6- St-Gingolph sur le Lac Léman (1902) : paysages montagneux peu à sa mesure,
mais il se raccroche à l’élément aquatique sillonné par les barques à la
voilure élancée si particulière ; période peu connue et la faiblesse de la
cote en résulte (12.000 à 18.000€).
7- La Bouille (1904/1909) : beaucoup de sensibilité ; la Seine
semble plus proche et plus vivante, animée par le bac qui la traverse et les
vapeurs qui font la navette avec Rouen ; bonne cote rarement galvaudée
(17.000 à 40.000€).
8- La Rochelle (1905) : motif recherché, d’une palette matinale particulière
nuancée de gris qui irisent les rayons du soleil. Emerveillé, se souvenant du
port fermé par ses deux tours peint par Corot, il compare le site avec Venise.
Cote ferme (20.000 à 35.000€).
9- Rouen (après 1920) : œuvres rares. Devenu hémiplégique, Albert Lebourg nous
propose des compositions plus gauches et incertaines. Les prix d’adjudication
s’en ressentent, dévalorisant la cote générale du peintre, d’où un amalgame mal
perçu par un public peu averti.
Quelquefois
un peu confuses, les toiles d’Albert Lebourg ne manquent jamais de sincérité.

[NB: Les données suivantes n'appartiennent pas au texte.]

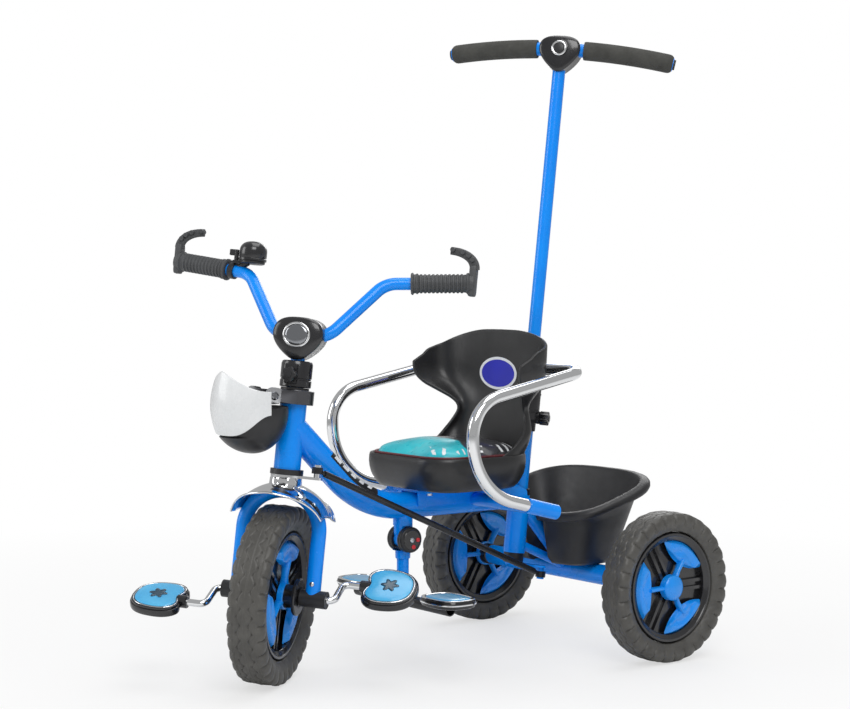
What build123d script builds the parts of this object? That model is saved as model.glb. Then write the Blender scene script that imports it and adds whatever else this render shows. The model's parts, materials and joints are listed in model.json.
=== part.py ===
"""Children's tricycle with a steering push handle, as separate pieces.

Millimetres. +Z is up, the tricycle faces -Y and the rider's left is +X.  The origin is on the floor
at the middle of the whole tricycle's box.  It stands with its front wheel turned to the rider's left.

Three local frames are used while modelling:
  chassis   on the floor under the middle of the rear axle
  steering  at the front hub, Z up along the raked steering axis, before the steering is turned
  pole      at the foot of the push pole, Z up along the pole, before it is turned
"""
from build123d import *

import os
from math import asin, cos, radians, sin, tan

# ---------------------------------------------------------------- driving dimensions
# wheels
rear_wheel_radius = 100.0
rear_tyre_width = 42.0
rear_rim_radius = 77.0
half_track = 195.0
front_wheel_radius = 112.5
front_tyre_width = 47.0
front_rim_radius = 84.0
wheelbase = 491.0
tyre_shoulder = 9.0
rim_wall = 7.0
rim_inset = 7.0         # the rim lies this far inside the tyre's side
wheel_hub_radius = 15.0
spoke_count = 3
rear_first_spoke = 0.0      # degrees from level at the back, upwards
front_first_spoke = -90.0
spoke_half = 8.0        # half its width, across and along the wheel
wheel_web = 2.5         # half the thickness of the disc between the spokes
spider_collar = 2.2

# tubes
tube_wall = 1.8
main_tube_wall = 2.2

# fits
seat_gap = 0.3          # between pieces that rest against each other
running_gap = 0.05      # radial, shaft in bearing
press_gap = 0.05        # radial, piece pressed or clamped round another
joint_gap = 0.3         # between pieces that turn past each other
cap_room = 1.0          # round a bent bar where it leaves its cap

# steering
eye_spacer = 5.0
steering_rake = 6.87    # degrees the steering axis leans back
steering_turned = 38.7  # degrees the front wheel is turned to the left as it stands
steerer_diameter = 22.0
steerer_bore = 18.4
head_tube_diameter = 34.0
head_tube_bore = 28.0
head_tube_foot = 158.0  # heights along the steering axis, from the hub
head_tube_top = 258.0
bush_flange = 6.7
upper_bush_flange = 3.0
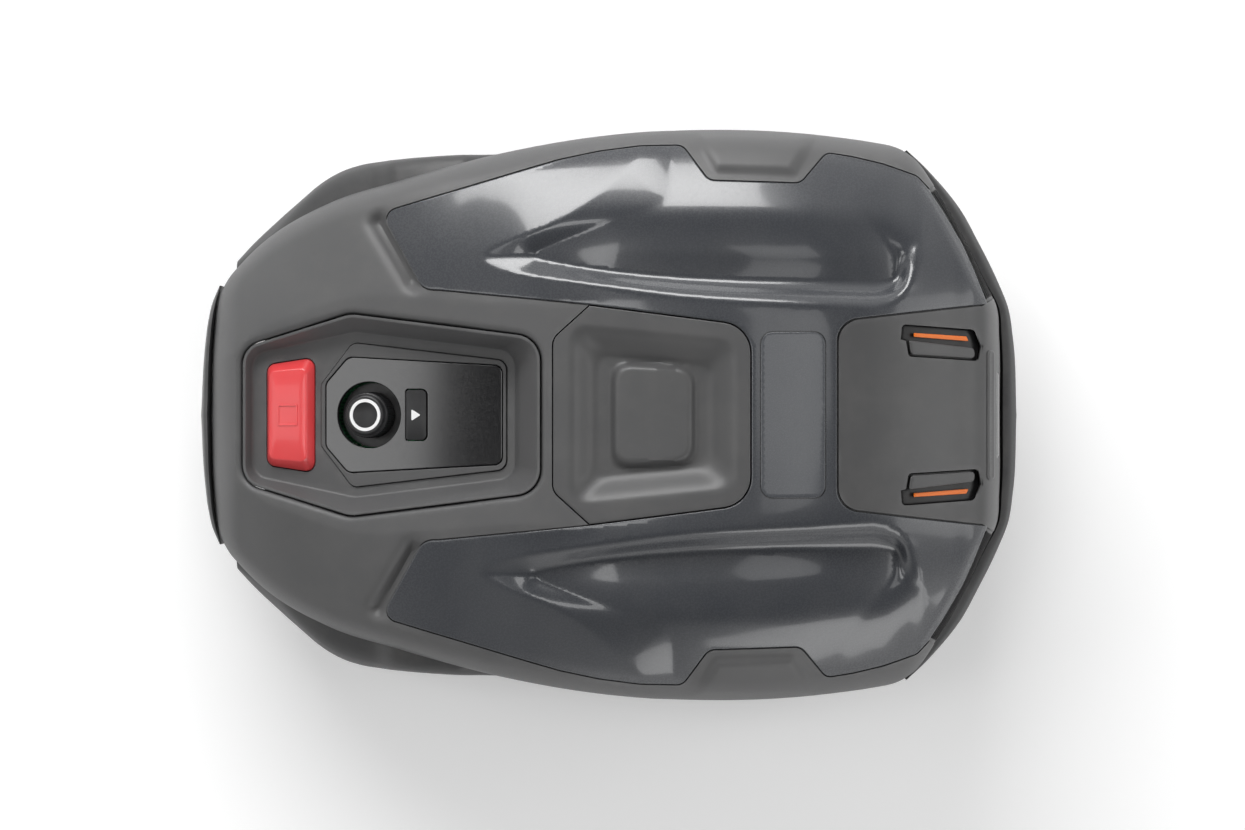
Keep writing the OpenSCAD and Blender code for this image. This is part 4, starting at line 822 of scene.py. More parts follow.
def weld(name, mesh, thinnest, fill=False):
    """Joins corners that lie together, drops slivers and turns every face outwards."""
    shape = bmesh.new()
    shape.from_mesh(mesh)
    bmesh.ops.remove_doubles(shape, verts=shape.verts, dist=WELD)
    bmesh.ops.dissolve_degenerate(shape, edges=shape.edges, dist=thinnest)
    rims = [e for e in shape.edges if fill and len(e.link_faces) == 1]
    if rims:
        bmesh.ops.holes_fill(shape, edges=rims, sides=4)
    bmesh.ops.recalc_face_normals(shape, faces=shape.faces)
    open_edges = sum(1 for e in shape.edges if len(e.link_faces) != 2)
    shape.to_mesh(mesh)
    shape.free()
    print(name, len(mesh.polygons), "faces, open edges", open_edges)


def mesh_of(name, parts):
    """One mesh from several lists of corners and faces, in millimetres, welded where they meet."""
    corners, faces = [], []
    for some_corners, some_faces in parts:
        start = len(corners)
        corners += some_corners
        faces += [[start + i for i in face] for face in some_faces]
    mesh = bpy.data.meshes.new(name)
    mesh.from_pydata([tuple(c * MM for c in p) for p in corners], [], faces)
    piece = bpy.data.objects.new(name, mesh)
    bpy.context.scene.collection.objects.link(piece)
    weld(name, mesh, 0.0001 * MM, fill=True)
    return piece


def select_only(piece):
    if bpy.context.mode != "OBJECT":
        bpy.ops.object.mode_set(mode="OBJECT")
    bpy.ops.object.select_all(action="DESELECT")
    piece.select_set(True)
    bpy.context.view_layer.objects.active = piece


def finish_piece(piece, body, slot, stands_for=(), angle=32):
    """Smooth shading, finish, the body that carries it and the CAD nodes it stands for."""
    select_only(piece)
    bpy.ops.object.shade_smooth_by_angle(angle=math.radians(angle))
    dress(piece, slot)
    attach(piece, body)
    if stands_for:
        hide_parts(*stands_for)
    return piece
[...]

Ainsi, il n’a jamais versé dans la “peinture alimentaire”. Habituellement
insatisfait de son travail, il fit toujours preuve d’une grande humilité.
C’est
le peintre des ciels embrumés que le soleil tente laborieusement de
transpercer. C’est celui des cours d’eau calmes, sièges d’une palette riche et
nerveuse.
Peintre
très présent dans les ventes publiques comme dans les galeries de par le monde,
sa cote ne variera que peu, hors périodes délaissées aujourd’hui. Il y a donc
peu de craintes à formuler sur l’avenir, le “coup de cœur” restant ainsi le
meilleur conseiller.
Hubert Priaucey
P.S.
- En contrepartie, ces derniers constats font, en conséquence, que des faux
circulent !
Prix
moyens, au marteau’, hors frais, relevés sur les 7 dernières années pour des
œuvres de qualité.
Sources : archives perso, ouvrages Lespinasse, catalogue
Bénédite, dictionnaire Bénézit, Artprice, Auction.fr.